Reproduce only the lines of the material below that start at the line containing "side_panel_left();" and stop at the line containing "obj.parent = empty". Keep both end lines.
-- Begin Dataset --
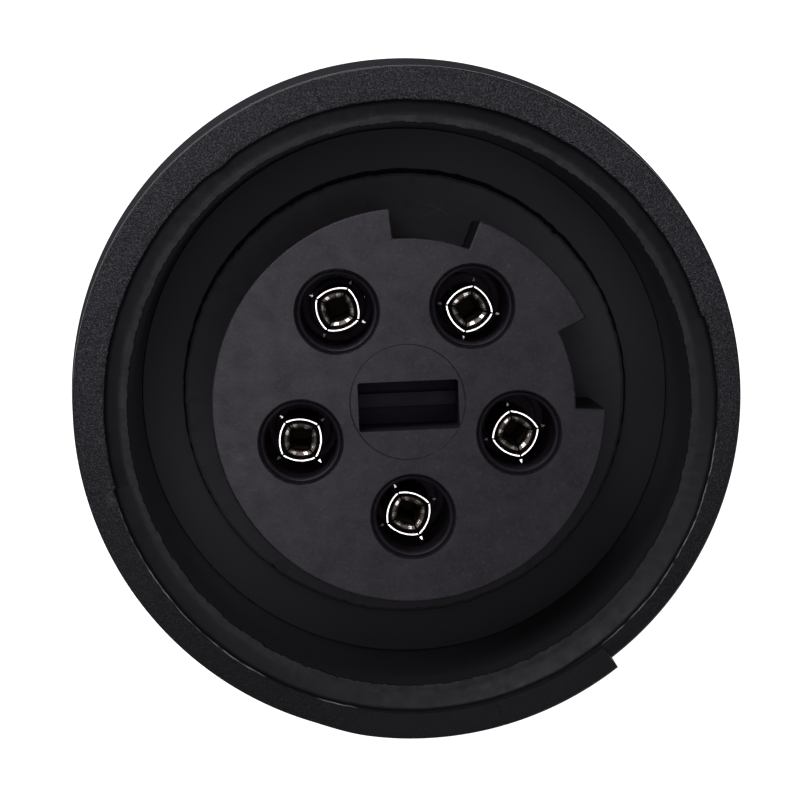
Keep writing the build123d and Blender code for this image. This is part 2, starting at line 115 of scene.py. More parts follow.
# Light: name, place and size in metres, and power
WORLD = 0.07
LIGHT_TINT = (1.0, 0.955, 1.06)
LIGHTS = [
    ("key", (-0.055, 0.125, 0.24), 0.12, 0.17),
    ("overhead", (0.0, 0.0, 0.75), 0.3, 0.75),
    ("side", (-0.33, 0.19, 0.42), 0.2, 0.25),
    ("fill", (0.25, -0.3, 0.5), 0.3, 0.4),
    ("glint", (0.013, -0.038, 0.75), 0.13, 0.05),
]


def at(depth):
    """Height in millimetres of a depth below the ring's face"""
    return FACE_Z - depth


def polar(radius, angle):
    """Point in millimetres at a radius and an angle in degrees"""
    return radius * math.cos(math.radians(angle)), radius * math.sin(math.radians(angle))


def wobble(angle, rate, size, seed=0.0):
    """Smooth irregularity round the axis, the same on every run"""
    x, y = polar(rate, angle)
    return size * noise.noise(Vector((x, y, seed)))


def blend(x, low, high):
    """0 below low, 1 above high, smooth between"""
    t = min(1.0, max(0.0, (x - low) / (high - low)))
    return t * t * (3 - 2 * t)


def tent(angle, middle, half):
    """1 at an angle, falling to 0 at half degrees to either side"""
    off = abs((angle - middle + 180.0) % 360.0 - 180.0)
    return max(0.0, 1.0 - off / half)


def between(angle, start, end, fade=3.0):
    """1 between two angles, 0 outside, with soft ends"""
    off = (angle - start) % 360.0
    span = end - start
    return blend(off, 0.0, fade) * (1.0 - blend(off, span - fade, span)) if off < span else 0.0


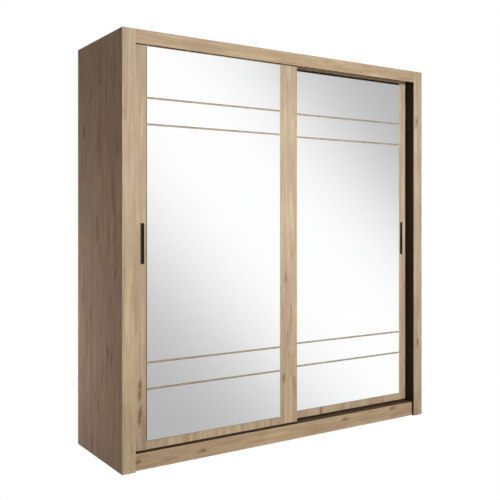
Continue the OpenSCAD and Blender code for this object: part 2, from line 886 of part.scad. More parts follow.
module left_axles() { axles(left); }

module right_axles() { axles(right); }

// Plate on the door's back, an arm over its top edge and a peg that runs in the top track
module top_guides(s) {
    peg_h = 14;
    peg_r = guide_groove / 2 - 0.5;
    arm_half = 18;
    arm_z = door_top_z + 3;
    color(black_plastic) as_door(s) difference() {
        for (x = guide_xs) {
            box(span(x, arm_half), [door_back_y, door_back_y + guide_plate_t], [door_top_z - 45, arm_z]);
            box(span(x, arm_half), [guide_y - peg_r, door_back_y], [door_top_z, arm_z]);
            translate([x, guide_y, arm_z]) cylinder(r = peg_r, h = peg_h);
        }
        screw_cuts(guide_screws);
    }
}

module left_top_guides() { top_guides(left); }

module right_top_guides() { top_guides(right); }

module door_screw_set(s) { color(zinc) as_door(s) screws_at(door_screws); }

module left_door_screws() { door_screw_set(left); }

module right_door_screws() { door_screw_set(right); }

side_panel_left();
side_panel_right();
front_post_left();
front_post_right();
cheek_left();
cheek_right();
top_fascia();
top_panel();
bottom_panel();
plinth_front();
plinth_back();
plinth_middle();
centre_partition();
back_sheet_left();
back_sheet_right();
top_shelf_left();
top_shelf_right();
low_shelf_upper();
low_shelf_middle();
low_shelf_lower();
hanging_rail_left();
hanging_rail_right();
rail_sockets();
shelf_pins();
top_track();
bottom_track();
door_buffers();
foot_glides();
wall_brackets();
cam_locks();
cam_bolts();
dowels();
small_screws();
back_nails();
left_door_panel();
left_mirror_top();
left_mirror_bands();
left_mirror_main();
left_mirror_bottom();
left_handle();
left_handle_screws();
left_roller_housings();
left_wheel_outer();
left_wheel_inner();
left_axles();
left_top_guides();
left_door_screws();
right_door_panel();
right_mirror_top();
right_mirror_bands();
right_mirror_main();
right_mirror_bottom();
right_handle();
right_handle_screws();
right_roller_housings();
right_wheel_outer();
right_wheel_inner();
right_axles();
right_top_guides();
right_door_screws();
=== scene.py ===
"""Sliding door wardrobe: materials, mirror glass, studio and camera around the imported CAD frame."""

import math
import random

import bmesh
import bpy
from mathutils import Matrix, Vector


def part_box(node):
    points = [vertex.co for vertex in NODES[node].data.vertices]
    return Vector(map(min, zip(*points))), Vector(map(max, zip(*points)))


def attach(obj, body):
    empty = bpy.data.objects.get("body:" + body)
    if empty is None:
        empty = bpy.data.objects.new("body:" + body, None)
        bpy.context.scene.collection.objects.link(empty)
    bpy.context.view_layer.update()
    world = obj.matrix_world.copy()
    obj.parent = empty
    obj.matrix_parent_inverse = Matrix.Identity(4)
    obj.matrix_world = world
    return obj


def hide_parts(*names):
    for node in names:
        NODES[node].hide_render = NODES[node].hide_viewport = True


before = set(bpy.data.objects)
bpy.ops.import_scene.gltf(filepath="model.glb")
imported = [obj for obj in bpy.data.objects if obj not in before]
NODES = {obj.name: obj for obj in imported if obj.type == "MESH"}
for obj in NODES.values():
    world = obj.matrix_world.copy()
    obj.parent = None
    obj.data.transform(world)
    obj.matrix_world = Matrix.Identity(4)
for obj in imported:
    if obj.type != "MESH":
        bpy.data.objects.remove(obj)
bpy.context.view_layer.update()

SIDES = ("left", "right")

# ---- Sizes and colours -----------------------------------------------------------------------

MM = 0.001

# The axes by number, named for how they run across the wardrobe
SIDEWAYS, DEEPWAYS, UPRIGHT = 0, 1, 2

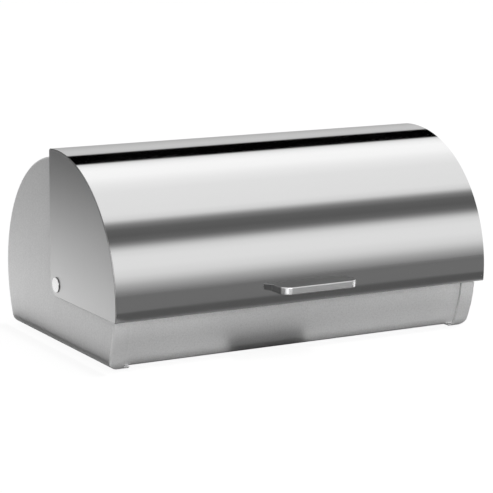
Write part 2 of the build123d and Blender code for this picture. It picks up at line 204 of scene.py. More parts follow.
# ---------------------------------------------------------------- shared effects
class EffectLibrary:
    """Builds each shared effect once and places it in materials.

    Attributes:
        BROADER: scale of the broad streaks beside the fine ones.
        CLOUDS: scale of the clouds beside the grains.
        MARKED: range of the noise over which a handling mark sets in.
        FLAT: range of a normal's share along the axis over which a face becomes flat.
        RIM_FADE: how far past its limit a rim fades out.
        SQUARE: range of a normal's share along X or Y over which a rim comes to face it.
        LEAST_LEVEL: shortest level part that a normal's share is taken of.
    """

    BROADER = 0.13
    CLOUDS = 0.03
    MARKED = (0.42, 0.72)
    FLAT = (0.93, 0.99)
    RIM_FADE = 0.15
    SQUARE = (0.90, 0.99)
    LEAST_LEVEL = 0.3

    def __init__(self) -> None:
        """Start with nothing built."""
        self.groups: dict[Effect, bpy.types.NodeTree] = {}

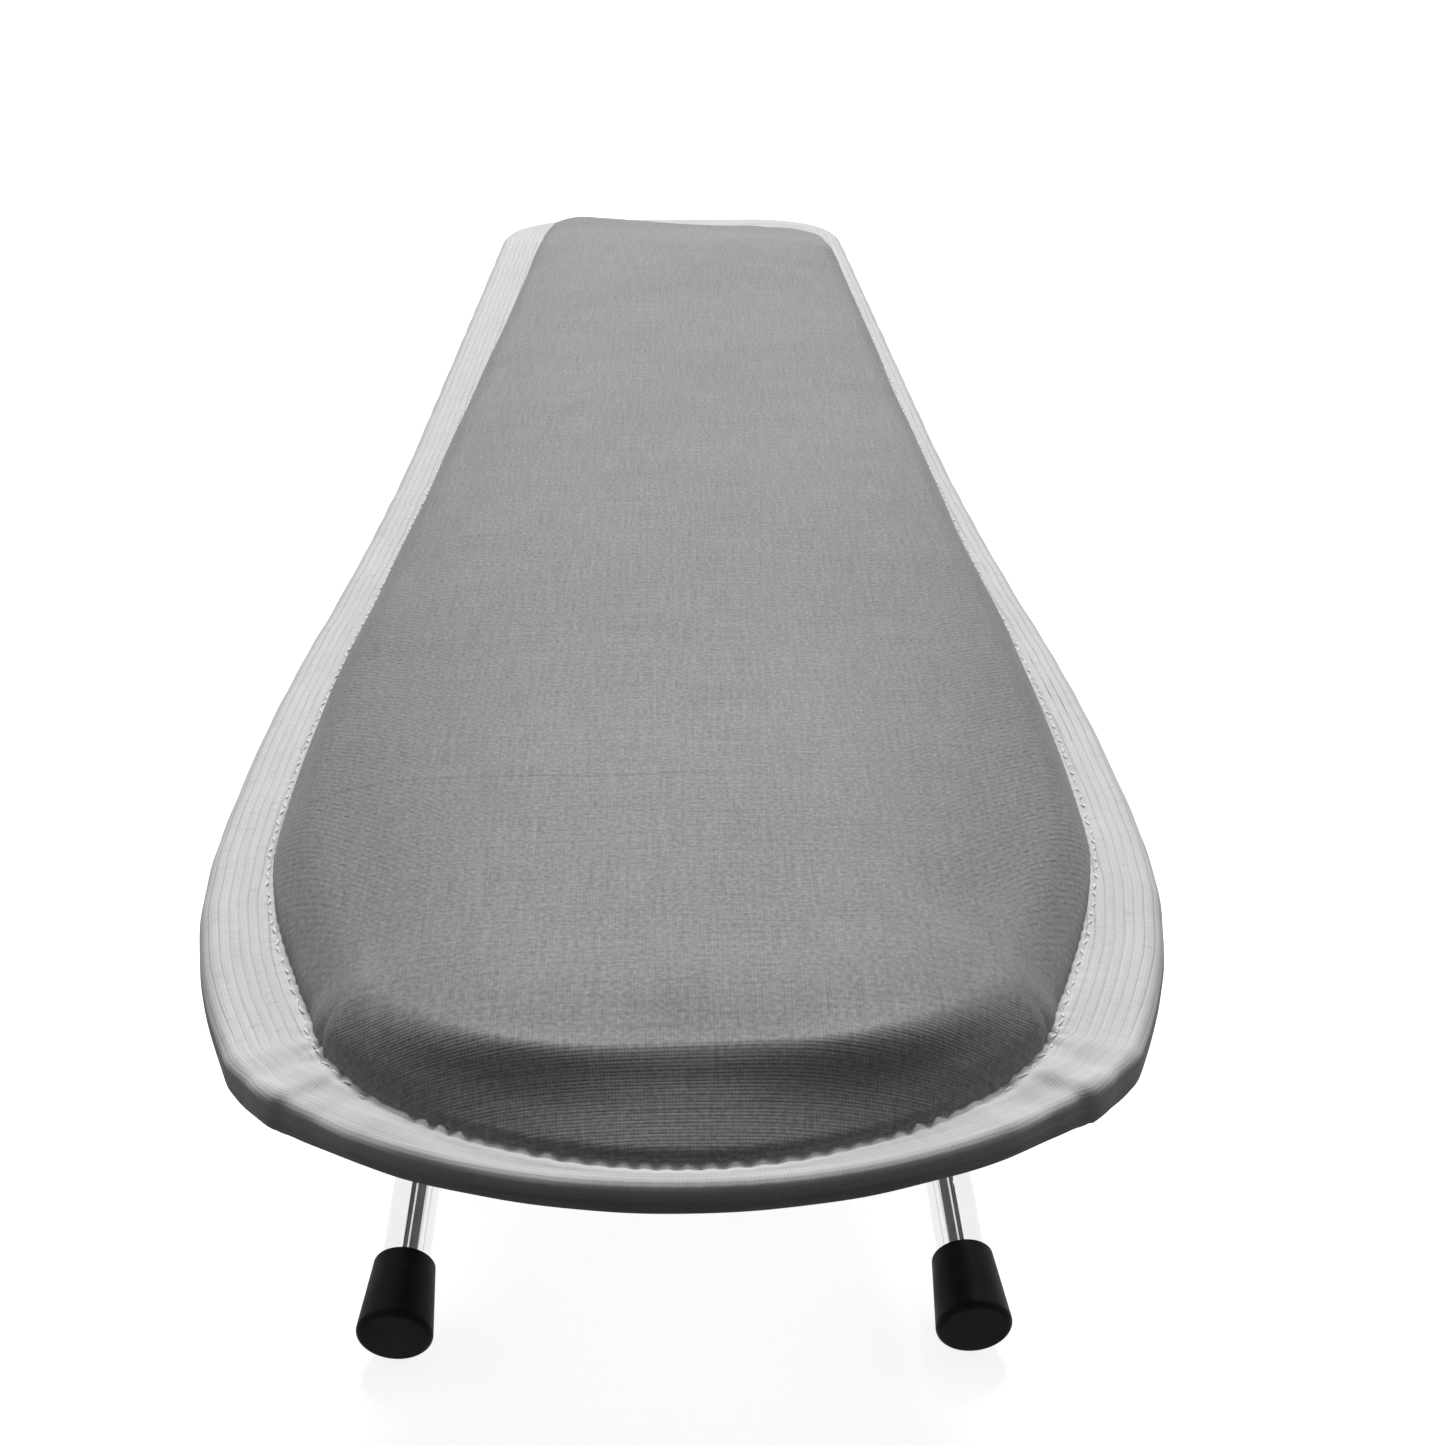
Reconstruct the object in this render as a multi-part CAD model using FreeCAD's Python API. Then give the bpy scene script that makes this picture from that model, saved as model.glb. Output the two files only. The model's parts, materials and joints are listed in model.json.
-- End Dataset --
Task output —
side_panel_left();
side_panel_right();
front_post_left();
front_post_right();
cheek_left();
cheek_right();
top_fascia();
top_panel();
bottom_panel();
plinth_front();
plinth_back();
plinth_middle();
centre_partition();
back_sheet_left();
back_sheet_right();
top_shelf_left();
top_shelf_right();
low_shelf_upper();
low_shelf_middle();
low_shelf_lower();
hanging_rail_left();
hanging_rail_right();
rail_sockets();
shelf_pins();
top_track();
bottom_track();
door_buffers();
foot_glides();
wall_brackets();
cam_locks();
cam_bolts();
dowels();
small_screws();
back_nails();
left_door_panel();
left_mirror_top();
left_mirror_bands();
left_mirror_main();
left_mirror_bottom();
left_handle();
left_handle_screws();
left_roller_housings();
left_wheel_outer();
left_wheel_inner();
left_axles();
left_top_guides();
left_door_screws();
right_door_panel();
right_mirror_top();
right_mirror_bands();
right_mirror_main();
right_mirror_bottom();
right_handle();
right_handle_screws();
right_roller_housings();
right_wheel_outer();
right_wheel_inner();
right_axles();
right_top_guides();
right_door_screws();
=== scene.py ===
"""Sliding door wardrobe: materials, mirror glass, studio and camera around the imported CAD frame."""

import math
import random

import bmesh
import bpy
from mathutils import Matrix, Vector


def part_box(node):
    points = [vertex.co for vertex in NODES[node].data.vertices]
    return Vector(map(min, zip(*points))), Vector(map(max, zip(*points)))


def attach(obj, body):
    empty = bpy.data.objects.get("body:" + body)
    if empty is None:
        empty = bpy.data.objects.new("body:" + body, None)
        bpy.context.scene.collection.objects.link(empty)
    bpy.context.view_layer.update()
    world = obj.matrix_world.copy()
    obj.parent = empty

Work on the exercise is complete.